Concept two: totally power stabilized approach. Both concepts arrive at the touchdown point the same way: slow with power controlling the descent. However, some will establish the target speed (stall plus a little) much further out, making the airplane power-dependent much earlier and using the throttle to draw a pool- cue straight line to the touchdown point. Some claim this also facilitates dropping down over an obstacle to get at the threshold closer to the tree line.
Takeoffs are mechanical. On takeoff, the goal is to get off the ground and to best angle speed (Vx) as soon as practical. Normally, we'd drop the hammer, get up to speed and rotate hard, flatten out immediately to accelerate, and nail it on the proper climb number. However, in real-life short-field situations, the runway surface often complicates things. Namely, grass, etc., can slow acceleration, so the takeoff is a combination soft and shortfield. Nose gear is hoisted out of the grass, mud, etc., as soon as the tail has enough power to do so, but angle of attack is minimized so not too much drag is generated. It's a tradeoff because that slows getting the mains out of the muck, so a happy balance between the two is struck. The combination is determined entirely by the situation at hand. If there are no obstacles, then getting to Vx is irrelevant and getting off the ground has priority, and that, again, determines the technique.
Practice Makes Perfect (Or At Least Safe)

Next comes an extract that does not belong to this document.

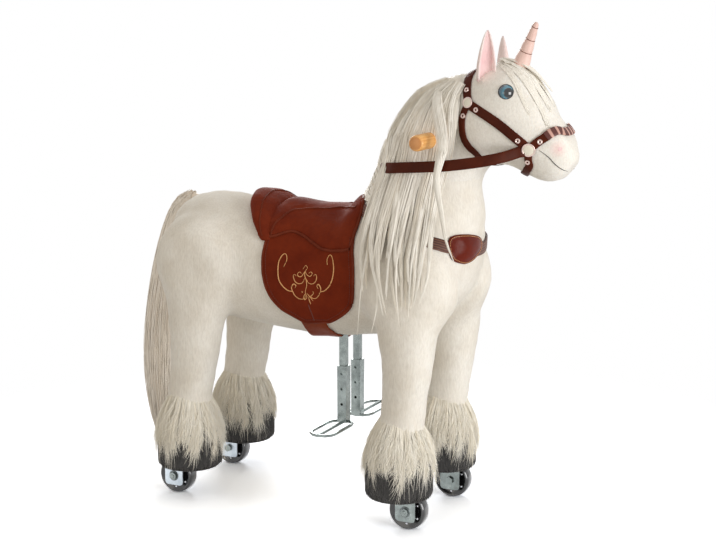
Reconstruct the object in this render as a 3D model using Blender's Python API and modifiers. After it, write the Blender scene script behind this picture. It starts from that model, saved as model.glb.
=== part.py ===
"""A plush ride-on unicorn on a galloping, steerable wheeled frame.

Metres, +Z up. The animal faces +X and its right side is -Y. The origin is on the
floor, under the middle of the animal's outline. Each object is one piece of the toy.
"""

import math

import bmesh
import bpy
from mathutils import Matrix, Vector

for item in list(bpy.data.objects):
    bpy.data.objects.remove(item, do_unlink=True)

# General fits
TOUCH_GAP = 0.0003
RUN_GAP = 0.0005
CLOTH_GAP = 0.0016
OVERRUN = 0.030
MERGE = 0.00002
ROUND_SIDES = 16
SMALL_SIDES = 12
SMOOTH_DEG = 35.0

# Overall sizes of the plush body
BODY_REAR_X = -0.374
BODY_LENGTH = 0.646
BELLY_Z = 0.330
BODY_HEIGHT = 0.250
BODY_HALF_WIDTH = 0.122
BODY_FRONT_X = BODY_REAR_X + BODY_LENGTH

# Wheels, axles and forks
WHEEL_RADIUS = 0.036
WHEEL_WIDTH = 0.027
WHEEL_SIDES = 20
WHEEL_EDGE = 0.004
HUB_RADIUS = 0.013
HUB_RECESS = 0.003
RIM_LIP = 0.005
AXLE_RADIUS = 0.004
AXLE_HEAD_RADIUS = 0.0078
AXLE_HEAD_HEIGHT = 0.0048
HEX_SIDES = 6
FORK_PLAY = 0.0016
FORK_PLATE = 0.003
FORK_WIDTH = 0.040
FORK_DROP = 0.019
FORK_CORNER = 0.007
FORK_CROWN_GAP = 0.004
FORK_CROWN = 0.004
FORK_SHOULDER = 0.014

# Leg frames: an upside-down U of tube at the shoulders and another at the hips
CHEST_REACH = 0.1045
RUMP_REACH = 0.106
LEG_INSET = 0.016
SHOULDER_X = BODY_FRONT_X - CHEST_REACH
SHOULDER_Z = 0.450
HIP_X = BODY_REAR_X + RUMP_REACH
HIP_Z = 0.462
LEG_Y = BODY_HALF_WIDTH - LEG_INSET
SADDLE_BACK = 0.2178
SADDLE_X = SHOULDER_X - SADDLE_BACK
LEG_TUBE_RADIUS = 0.0125
STEM_RADIUS = 0.009
FRONT_WHEEL_LEAD = 0.0145
REAR_FOOT_BACK = 0.030
REAR_WHEEL_BACK = 0.020
LEG_TUBE_STAND = 0.016

# Gallop linkage: a lug on each cross tube, a rod between them, two springs
CRANK_REACH = 0.040
LUG_THICKNESS = 0.004
LUG_LANE_Y = 0.037
LUG_RADIUS = 0.008
ROD_LANE_Y = 0.0408
ROD_THICKNESS = 0.003
ROD_PIN_RADIUS = 0.003
ROD_EYE_PLAY = 0.0015
SPRING_LANE_Y = -0.033
SPRING_ARM = 0.045
SPRING_TAB = 0.004
SPRING_RADIUS = 0.009
SPRING_WIRE = 0.0013
SPRING_LENGTH = 0.053
SPRING_TURNS = 6
SPRING_SEAT = 0.0037
GALLOP_DEG = 12.0

# Steering: column, crank, tie bar and the arms on the fork stems
STEER_ARM = 0.040
STEER_DEG = 18.0
ARM_GAP = 0.0025
ARM_THICKNESS = 0.004
ARM_HALF_WIDTH = 0.010
TIE_THICKNESS = 0.004
TIE_LIFT = 0.0015
TIE_HALF_WIDTH = 0.010
STEER_PIN_RADIUS = 0.0025
TIE_SLOT_PLAY = 0.0024
TIE_PIN_HEIGHT = 0.028
CRANK_LIFT = 0.048
CRANK_THICKNESS = 0.004
CRANK_HALF_WIDTH = 0.013
CRANK_SLOT_INNER = 0.024
CRANK_SLOT_OUTER = 0.044
CRANK_SLOT_PLAY = 0.0031
CRANK_LENGTH = 0.053
COLUMN_RADIUS = 0.010
HEAD_TUBE_RADIUS = 0.0145
HEAD_TUBE_BOTTOM = 0.054
HEAD_TUBE_TOP = 0.120

# Chassis
BEAM_HALF_WIDTH = 0.0125
BEAM_BOTTOM = 0.440
BEAM_TOP = 0.470
BEARING_RADIUS = 0.018
BEARING_HALF = 0.020
GUSSET_THICKNESS = 0.006
BOARD_THICKNESS = 0.012
BOARD_LIFT = 0.030
BOARD_REAR_X = SADDLE_X - 0.1497
BOARD_FRONT_X = SADDLE_X + 0.0803
BOARD_HALF_WIDTH = 0.040
RISER_HALF = 0.010
POST_X = SADDLE_X + 0.0603
POST_Y = 0.030
POST_SIDE = 0.013
POST_BOTTOM = 0.2115
CROSSBAR_HALF = 0.012
CROSSBAR_THICKNESS = 0.006
CROSSBAR_HALF_LENGTH = 0.0385

# Footrests
SLEEVE_SIDE = 0.019
SLEEVE_BOTTOM = 0.163
SLEEVE_TOP = 0.274
SLEEVE_HOLE_RADIUS = 0.0026
SLEEVE_HOLE_STEP = 0.030
SLEEVE_HOLES = 3
FOOT_WIRE = 0.0032
FOOT_HALF_WIDTH = 0.0245
FOOT_INNER_Y = 0.024
FOOT_OUTER_Y = 0.138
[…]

Shooting short-field landings and making short-field takeoffs is terrific for building precision in our flying in a way that can actually be measured. However, it should be mentioned that this is the type of practice that starts with a CFI on board, if nothing else, to monitor how we're doing with our speed control because we don't have much margin to play with. Regardless, this area is one of the more fun things we can practice. Better than that, suddenly every runway we encounter seems a whole lot longer.